The march that night for exhausted men after two days of battle and three nights without sleep was an ordeal that few could forget. Part of it was across ploughed land baked hard in the sun with furrows fifteen inches deep, difficult to cross fully conscious but half asleep it represented an ankle-breaking hazard. Men fell, were dragged to their feet, and half carried for mile after mile. They forded a brackish river, which men parched with thirst tried to drink, and were promptly sick. Yet the columns pressed on hour after hour, until at dawn, still out in the open, Peter now with the 'A' Company party, took refuge in a large French farm. Then Johnny Frost's hunting horn rang out in the early morning silence, not far away.

After a narrow escape from detection by a motor cycle patrol of 5 FJR, the eighty men of 'A' Company, who were at that dangerous moment snoring loudly in a barn, sprang to life, and departed swiftly to join Frost's Headquarters party in an Arab farm a mile away on the edge of the next range of hills. With Frost was Dennis Vernon and two sections of Sappers which, added to the headquarters people, the new arrivals made up a force of about 130 men, armed with rifles, a few Bren guns and Stens, and precious little ammunition. Not much to fight another battle that afternoon, which was to be their unhappy lot.

Not surprisingly the Arab farmer who had seen his home taken over by terrifying apparitions, armed, tired and hungry, had rushed to a German outpost on the other side of the hill, and brought the enemy, this time the 3rd Battalion of 5 FJR, down on Frost's group like a ton of bricks. Fortunately, believing Frost's party to be no more than fifty strong, their commander sent only a company to investigate, but that was quite bad enough.

They mortared 2 Para. at the start, killing one of Peter's Lance Corporals, then advanced behind a machine-gun barrage which swept the thick cactus hedges behind which the British burrowed for protection. When the Germans closed, they were met with well-aimed rifle fire, which killed quite a few, and kept the rest at bay until, mercifully, the sun went down. Then the welcome notes of Frost's hunting horn rang out, and tired as they were his men leapt to their feet as one, and went like the wind up a track into the hills under the cloak of night.

By a miracle another call on the hunting horn reformed the column in the moonlight, and they set off once more across rocky ground on what they hoped would be their last leg of the road to safety. Dawn, however, found them at a French farm owned by a widow and her two pretty daughters, and Frost was forced to call a halt. There he learnt that German armoured troops occupied the open country to the north, and the only securely held Allied town was Medjez-el-Bab still fifteen miles further west. As German patrols visited farms in the area, Frost decided to push on to Medjez after a two-hour rest.

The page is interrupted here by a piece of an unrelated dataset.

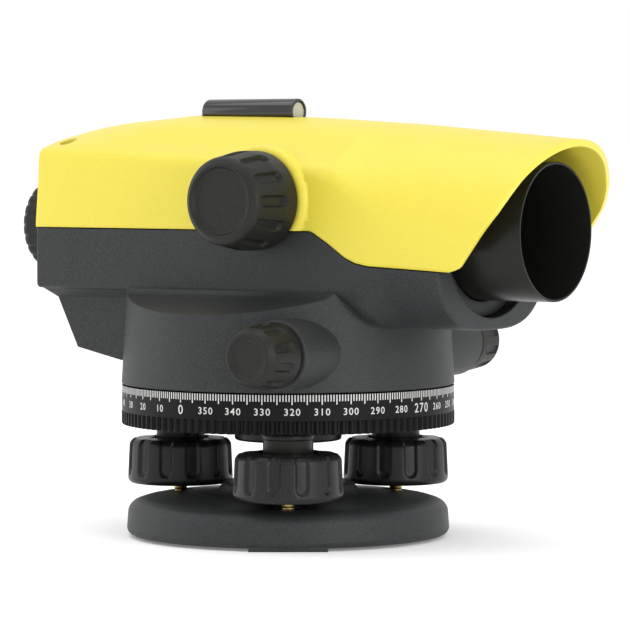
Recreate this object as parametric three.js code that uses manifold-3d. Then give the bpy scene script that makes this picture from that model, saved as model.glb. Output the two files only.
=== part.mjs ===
// Automatic level for site surveying: base plate, three foot screws, graduated circle,
// turning body with telescope, swinging compensator and clamped top cover.
// Millimetres. +Z up, +X along the line of sight, +Y to the observer's left.
// Each piece is drawn about the vertical axis (x = y = 0) with z = 0 under the feet of the base.
import * as THREE from 'three';
import { mergeVertices } from 'three/addons/utils/BufferGeometryUtils.js';
import Module from 'manifold-3d';

const wasm = await Module();
wasm.setup();

// ---------------------------------------------------------------- driving dimensions
const CENTRE_X = 4.7;           // middle of the overall length, ahead of the vertical axis
const GAP = 0.3;               // clearance between pieces that touch or press together

const PAD_THICK = 0.8;
const BASE_R = 47.3;
const BASE_EDGE_R = 46.0;
const BASE_TOP = 12.6;
const BASE_HUB_R = 20.0;
const BASE_HUB_TOP = 16.0;
const TRIPOD_THREAD_R = 7.1;   // 5/8 inch tripod thread, minor diameter

const FOOT_CIRCLE_R = 37.3;
const FOOT_ANGLES = [-54.8, 65.2, 185.2];
const FOOT_SOCKET_R = 4.2;
const FOOT_KNOB = { bottom: 13.9, top: 27.55, low: 15.75, high: 14.9, recess: 8.9, floor: 20.4 };
const FOOT_BUSH = { r: 7.2, bottom: 23.2, shoulder: 32.8, seat: 5.4, top: 38.6 };
const FOOT_THREAD_R = 3.0;

const TRIBRACH = { r: 43.9, bottom: 33.9, top: 39.0, hub: 15.8, hubBottom: 28.15 };
const CIRCLE = { r: 49.0, inner: 44.4, bottom: 33.2, top: 44.7 };

const SKIRT = { low: 49.0, high: 47.3, bottom: 45.0, top: 73.0, ceiling: 61.5, wall: 2.8 };
const AXIS_Z = 90.5;           // height of the line of sight, also the cover's seam
const BODY = { back: -70, front: 71, ledge: 18.1, wall: 2.6 };
const BARREL_R = 28.0;
const BARREL_BORE_R = 24.6;
const HOOD_TIP = 100;
const COVER_WALL = 2.5;

const DRIVE = { x: 28.6, z: 56, boss: 10.1, bossEnd: 46.3, inner: 47.1, outer: 60.3, low: 9.45, high: 8 };
const WHEEL = { r: 24.2, bottom: 52.5, top: 59.5, teeth: 48 };
const FOCUS = { x: 12, z: 99, inner: 31.6, outer: 50.6, low: 14.2, high: 11.7 };
const FOCUS_PINION_R = 1.9;

const SUNSHADE = { r: 19.65, bore: 18.9, mouth: 91.7, back: 42 };
const COVER_SCREW = { x: -64.1, y: 23 };
const SIGHT = { z: 124.6, r: 3.95, bore: 2.9, back: -29, front: 4.1 };
const EYEPIECE = { ring: 13.8, ringBack: -90.2, ringFront: -74.5, sleeve: 10.4, bore: 8.6 };
const PENDULUM = { x: -31, z: 104.5 };
const BUBBLE = { x: -38, y: 43.6, z: 92, r: 10.8, height: 11 };

// ---------------------------------------------------------------- finishes
const finish = (color, roughness, metalness = 0) =>
  new THREE.MeshStandardMaterial({ color, roughness, metalness });
const YELLOW = finish(0xf2d818, 0.45);
const GREY = finish(0x3f4347, 0.6, 0.2);
const BLACK = finish(0x161616, 0.35);
const RUBBER = finish(0x23241f, 0.75);
const KNOB_PLASTIC = finish(0x1d1e20, 0.5);
const BRASS = finish(0xb08d3e, 0.35, 0.9);
const STEEL = finish(0x9a9da1, 0.35, 0.9);
const GLASS = finish(0xcfdde0, 0.05);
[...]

So, almost stupefied by exhaustion, the column stumbled on, battered and bruised from falls in the hills. They followed a rough track to Ksar Tyr, then, desperation overcoming caution, they left the protection of the hills and made direct for Medjez over open ground. Three miles out from the town an American armoured half-track intercepted the column and took on board three or four Paras who, through injury, could go no further. The rest marched on up the main road into Medjez, even 'forming threes' and 'marching to attention with arms sloped' at the outskirts, past French Zouave sentries who returned the salute!

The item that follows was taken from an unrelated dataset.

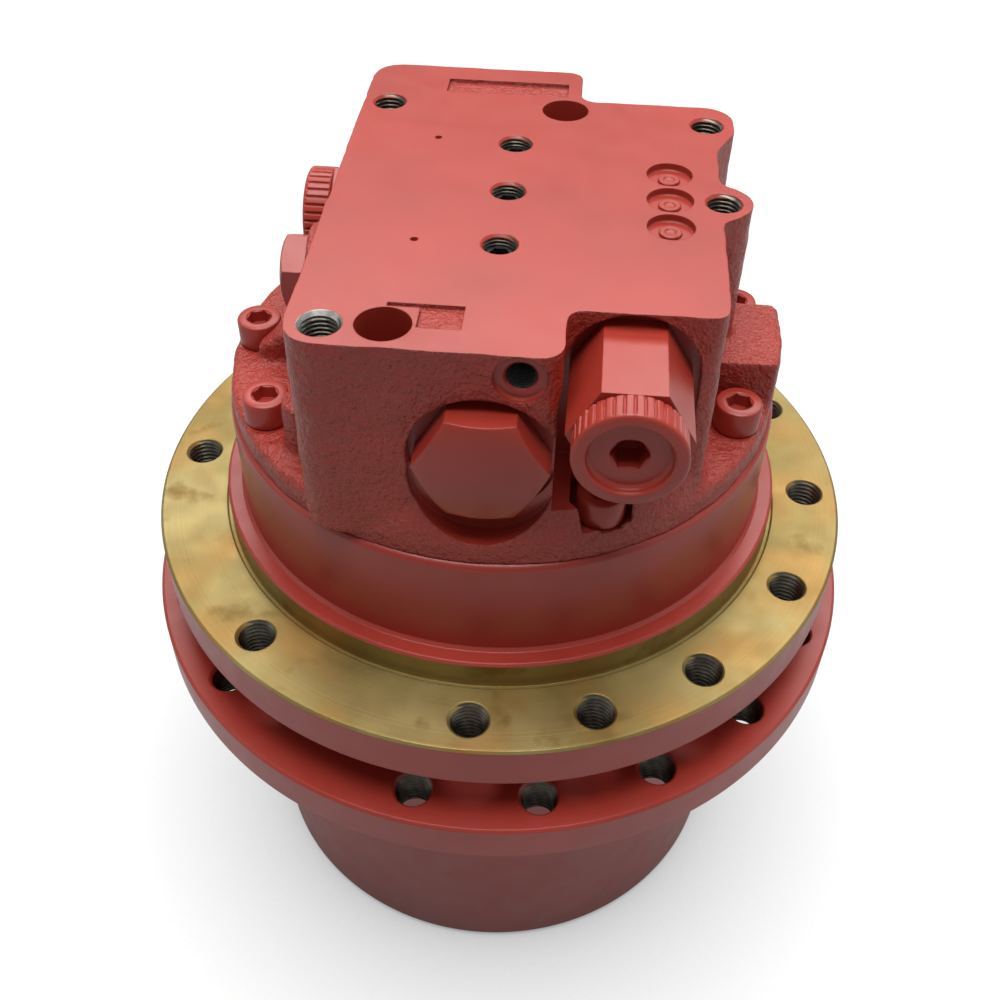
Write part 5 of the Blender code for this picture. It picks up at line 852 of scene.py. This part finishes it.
class DRIVE_OT_spindle(bpy.types.Operator):
    """Spindle: yellow flange face with twelve tapped holes, pilot, neck and the motor's rooms"""

    bl_idname = "final_drive.spindle"
    bl_label = "Spindle"

    def execute(self, context):
        sizes = context.scene.final_drive_sizes
        lip = quarter(NECK_RADIUS, NECK_TOP, NECK_LIP, -1, 9)
        profile = [*SPINDLE_OUTSIDE, *lip, *SPINDLE_ROOMS]
        centres = polar(PLANET_CENTRE, np.arange(3) * TURN / 3)
        pins = each(upright(centres, 0), lathe, PIN, 64)
        feet = [rectangle(side * SADDLE_OFFSET, 0, *SADDLE_SIZE) for side in (-1, 1)]
        saddles = [prism(foot, *SADDLE_HEIGHTS) for foot in feet]
        cradle = rod(CRADLE_RADIUS, -CRADLE_REACH, CRADLE_REACH, along((0, 0, PIVOT), (1, 0, 0)), 96)
        up = upright(polar(FLANGE_CIRCLE, FLANGE_HOLES), FLANGE_TOP)
        depth = FLANGE_TOP - FLANGE_LOW + OVERRUN
        taps = each(up, tapped, *FLANGE_TAP, sizes.flange_pitch, depth)
        screws = each(upright(screw_places(), NECK_TOP), lathe, SPINDLE_HOLE, 32)
        steps = [
            join(STEEL, *pins), join(STEEL, *saddles), cut(STEEL, cradle),
            cut(TAPPED, *taps), cut(TAPPED, *screws),
            cut(YELLOW, *each(up, mouth, FLANGE_MOUTH)),
        ]
        shell = [ring(profile, sizes.segments)]
        made = piece("spindle_shell", "spindle", shell, steps, slot="red_paint")
        self.gild(made.data, made.data.materials.find(YELLOW))
        return {"FINISHED"}

    def gild(self, data, slot):
        """The flange's face, its top edge and the pilot's side carry the yellow passivation."""
        count = len(data.polygons)
        middle, index = np.empty(count * 3), np.empty(count, np.int32)
        data.polygons.foreach_get("center", middle)
        data.polygons.foreach_get("material_index", index)
        middle = middle.reshape(-1, 3)
        radius, height = np.hypot(middle[:, 0], middle[:, 1]), middle[:, 2]
        face = (height > FLANGE_TOP - 0.8 * MM) & (radius > PILOT_RADIUS - 0.1 * MM)
        face &= radius < FLANGE_RADIUS - 0.2 * MM
        band = (height > FLANGE_TOP - MM) & (height < PILOT_TOP - 0.5 * MM)
        band &= (radius > PILOT_RADIUS - 0.3 * MM) & (radius < FLANGE_RADIUS - 0.1 * MM)
        index[(index == 0) & (face | band)] = slot
        data.polygons.foreach_set("material_index", index)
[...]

So ended Lieutenant Peter Stainforth's baptism of fire. It might not have been the worst that he would have to face, but it was the most savage and protracted. Of the six hundred officers and men that set out on that pointless expedition on the 29th November only a quarter returned on the 3rd December. Major John Ross and ten men, all that was left of 'C' Company, came in three days later, and Alan Scott Fleming brought in another half a dozen Sappers the following week. A few stragglers found their way back, including Captain Doug Crawley, blinded by a mortar burst on Sidi Bou Hadjeba, who drove in with Captain Ron Stark in a pony trap. But that was the sum total of all that returned.